Indonesian braised beef
Ingredients :
- 1 tablespoon vegetable oil
- 800g beef chuck steak, cut into 4cm pieces
- 2 garlic cloves, thinly sliced
- 2 teaspoons ground cumin
- 2 cups chicken stock
- 1/4 cup kecap manis
- 1 cinnamon stick
- 4 roma tomatoes, roughly chopped
- 550g desiree potatoes, peeled, cut into 3cm pieces
- Steamed SunRice Jasmine Fragrant Rice and fresh coriander leaves, to serve
Method :
Heat oil in
a large, heavy-based saucepan over high heat. Cook beef, in batches, for 5 minutes
or until brown. Transfer to a plate.
Reduce heat
to medium-high. Add garlic to pan. Cook for 30 seconds or until fragrant. Add
cumin. Cook for 10 seconds or until fragrant. Return beef to pan. Stir. Add
stock, kecap manis, cinnamon and half the tomato. Bring to the boil.
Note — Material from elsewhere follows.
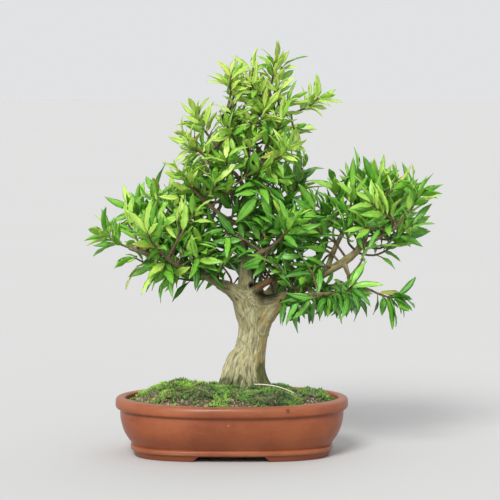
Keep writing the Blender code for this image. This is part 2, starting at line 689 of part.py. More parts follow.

Reduce
heat to low. Simmer, partially covered and stirring occasionally, for 1 hour or
until tomatoes have collapsed and liquid has reduced.
Add potatoes
and 1 cup cold water to beef mixture. Cook, partially covered and stirring
occasionally, for a further 30 to 45 minutes or until beef is tender, adding
extra cold water if sauce becomes too thick. Season.
Serve beef
mixture with rice and sprinkled with coriander and remaining tomato.